Set task
Write out all of the data exactly as it appears.

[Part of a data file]

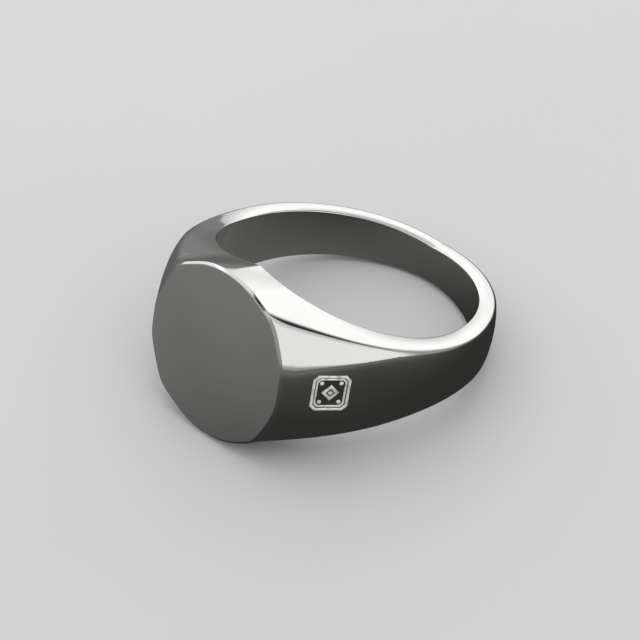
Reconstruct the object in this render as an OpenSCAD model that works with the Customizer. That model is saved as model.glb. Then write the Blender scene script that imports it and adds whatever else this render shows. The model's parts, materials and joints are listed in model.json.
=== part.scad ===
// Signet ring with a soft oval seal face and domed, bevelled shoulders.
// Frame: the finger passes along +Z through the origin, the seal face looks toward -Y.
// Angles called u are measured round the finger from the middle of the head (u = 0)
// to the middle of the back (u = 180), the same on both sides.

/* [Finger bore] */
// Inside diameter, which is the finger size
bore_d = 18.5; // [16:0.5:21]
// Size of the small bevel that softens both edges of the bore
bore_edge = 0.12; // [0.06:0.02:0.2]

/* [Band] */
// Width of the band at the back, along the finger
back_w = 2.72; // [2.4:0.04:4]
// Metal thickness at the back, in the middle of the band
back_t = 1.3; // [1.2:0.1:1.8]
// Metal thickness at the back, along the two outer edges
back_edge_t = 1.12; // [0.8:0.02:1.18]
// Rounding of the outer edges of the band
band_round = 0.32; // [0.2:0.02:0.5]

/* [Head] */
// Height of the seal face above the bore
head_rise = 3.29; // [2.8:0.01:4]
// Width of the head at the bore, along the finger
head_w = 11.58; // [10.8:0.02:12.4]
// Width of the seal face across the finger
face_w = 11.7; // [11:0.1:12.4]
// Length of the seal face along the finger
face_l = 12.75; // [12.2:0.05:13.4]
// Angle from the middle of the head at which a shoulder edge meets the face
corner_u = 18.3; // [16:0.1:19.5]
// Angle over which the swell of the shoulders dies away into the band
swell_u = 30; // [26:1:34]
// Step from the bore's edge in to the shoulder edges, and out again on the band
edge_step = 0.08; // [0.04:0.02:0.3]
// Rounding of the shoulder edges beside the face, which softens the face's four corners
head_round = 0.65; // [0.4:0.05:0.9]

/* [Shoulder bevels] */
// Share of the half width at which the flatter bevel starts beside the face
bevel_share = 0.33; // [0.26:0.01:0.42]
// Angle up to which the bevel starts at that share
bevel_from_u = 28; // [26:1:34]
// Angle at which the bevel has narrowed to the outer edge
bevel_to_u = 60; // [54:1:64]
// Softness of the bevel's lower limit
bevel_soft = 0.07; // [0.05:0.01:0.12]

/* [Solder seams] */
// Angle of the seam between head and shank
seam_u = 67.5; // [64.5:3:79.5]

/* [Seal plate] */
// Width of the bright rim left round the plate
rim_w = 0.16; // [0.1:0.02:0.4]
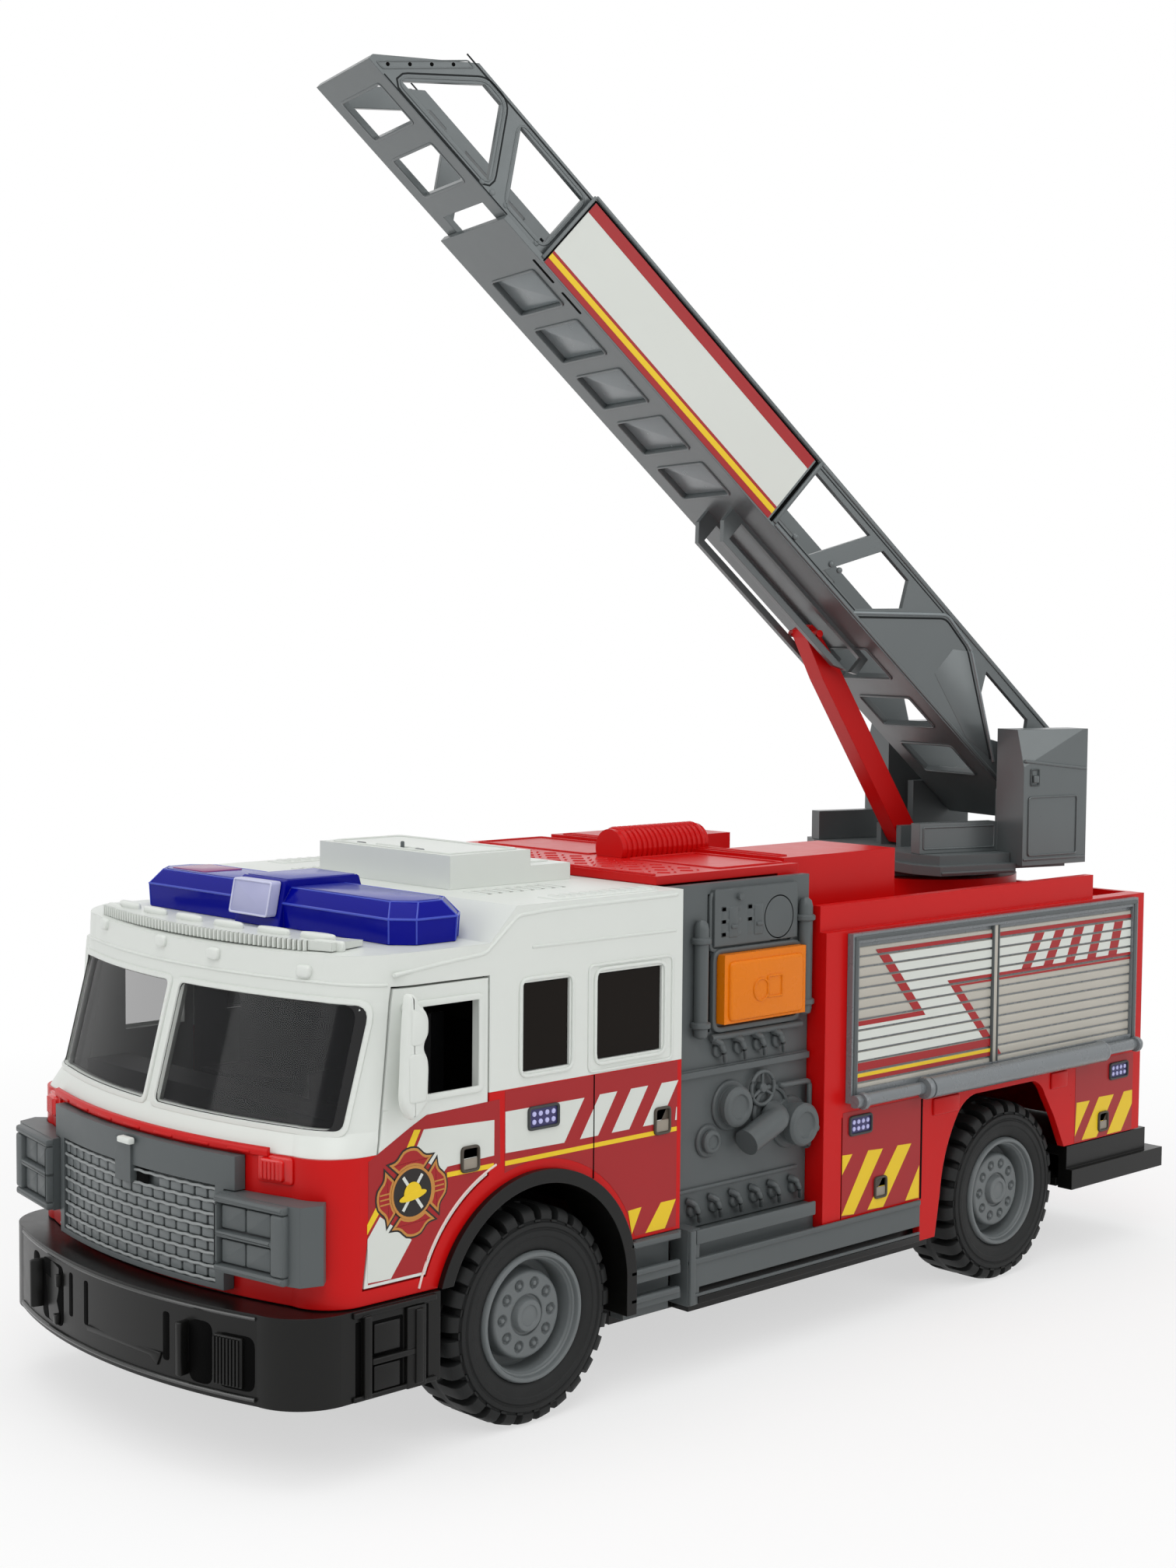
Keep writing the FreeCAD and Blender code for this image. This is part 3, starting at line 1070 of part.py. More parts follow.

Finished task
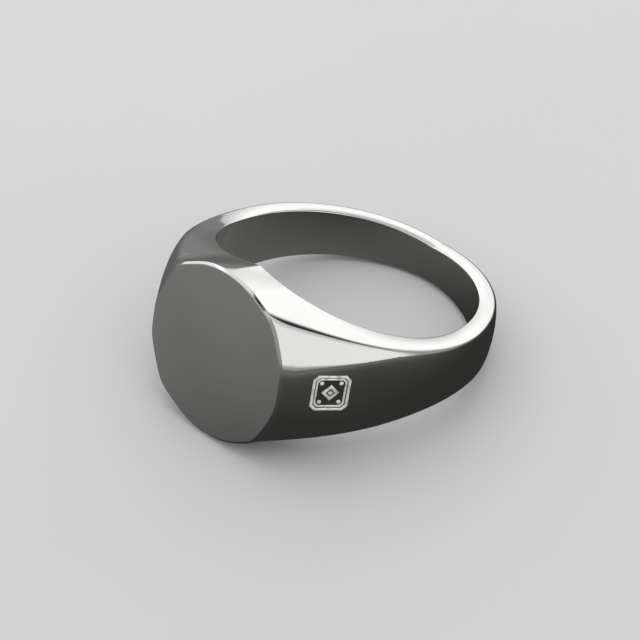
Reconstruct the object in this render as an OpenSCAD model that works with the Customizer. That model is saved as model.glb. Then write the Blender scene script that imports it and adds whatever else this render shows. The model's parts, materials and joints are listed in model.json.
=== part.scad ===
// Signet ring with a soft oval seal face and domed, bevelled shoulders.
// Frame: the finger passes along +Z through the origin, the seal face looks toward -Y.
// Angles called u are measured round the finger from the middle of the head (u = 0)
// to the middle of the back (u = 180), the same on both sides.

/* [Finger bore] */
// Inside diameter, which is the finger size
bore_d = 18.5; // [16:0.5:21]
// Size of the small bevel that softens both edges of the bore
bore_edge = 0.12; // [0.06:0.02:0.2]

/* [Band] */
// Width of the band at the back, along the finger
back_w = 2.72; // [2.4:0.04:4]
// Metal thickness at the back, in the middle of the band
back_t = 1.3; // [1.2:0.1:1.8]
// Metal thickness at the back, along the two outer edges
back_edge_t = 1.12; // [0.8:0.02:1.18]
// Rounding of the outer edges of the band
band_round = 0.32; // [0.2:0.02:0.5]

/* [Head] */
// Height of the seal face above the bore
head_rise = 3.29; // [2.8:0.01:4]
// Width of the head at the bore, along the finger
head_w = 11.58; // [10.8:0.02:12.4]
// Width of the seal face across the finger
face_w = 11.7; // [11:0.1:12.4]
// Length of the seal face along the finger
face_l = 12.75; // [12.2:0.05:13.4]
// Angle from the middle of the head at which a shoulder edge meets the face
corner_u = 18.3; // [16:0.1:19.5]
// Angle over which the swell of the shoulders dies away into the band
swell_u = 30; // [26:1:34]
// Step from the bore's edge in to the shoulder edges, and out again on the band
edge_step = 0.08; // [0.04:0.02:0.3]
// Rounding of the shoulder edges beside the face, which softens the face's four corners
head_round = 0.65; // [0.4:0.05:0.9]

/* [Shoulder bevels] */
// Share of the half width at which the flatter bevel starts beside the face
bevel_share = 0.33; // [0.26:0.01:0.42]
// Angle up to which the bevel starts at that share
bevel_from_u = 28; // [26:1:34]
// Angle at which the bevel has narrowed to the outer edge
bevel_to_u = 60; // [54:1:64]
// Softness of the bevel's lower limit
bevel_soft = 0.07; // [0.05:0.01:0.12]

/* [Solder seams] */
// Angle of the seam between head and shank
seam_u = 67.5; // [64.5:3:79.5]

/* [Seal plate] */
// Width of the bright rim left round the plate
rim_w = 0.16; // [0.1:0.02:0.4]
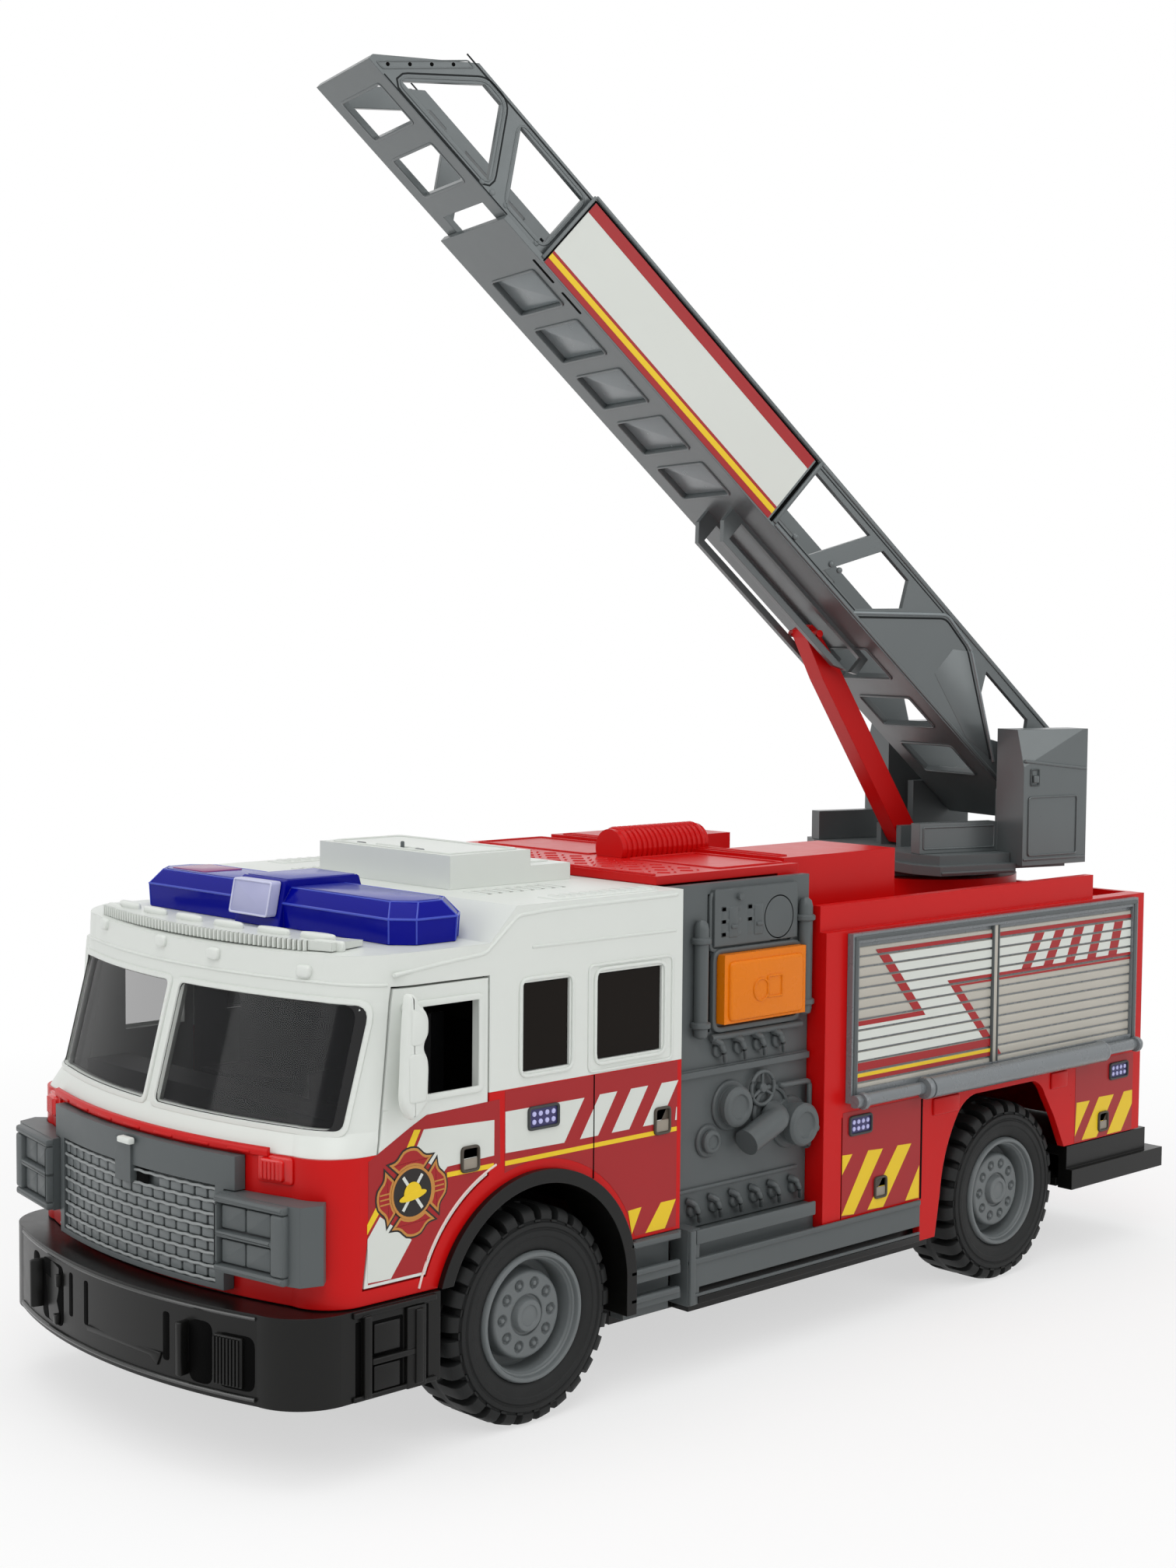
Keep writing the FreeCAD and Blender code for this image. This is part 3, starting at line 1070 of part.py. More parts follow.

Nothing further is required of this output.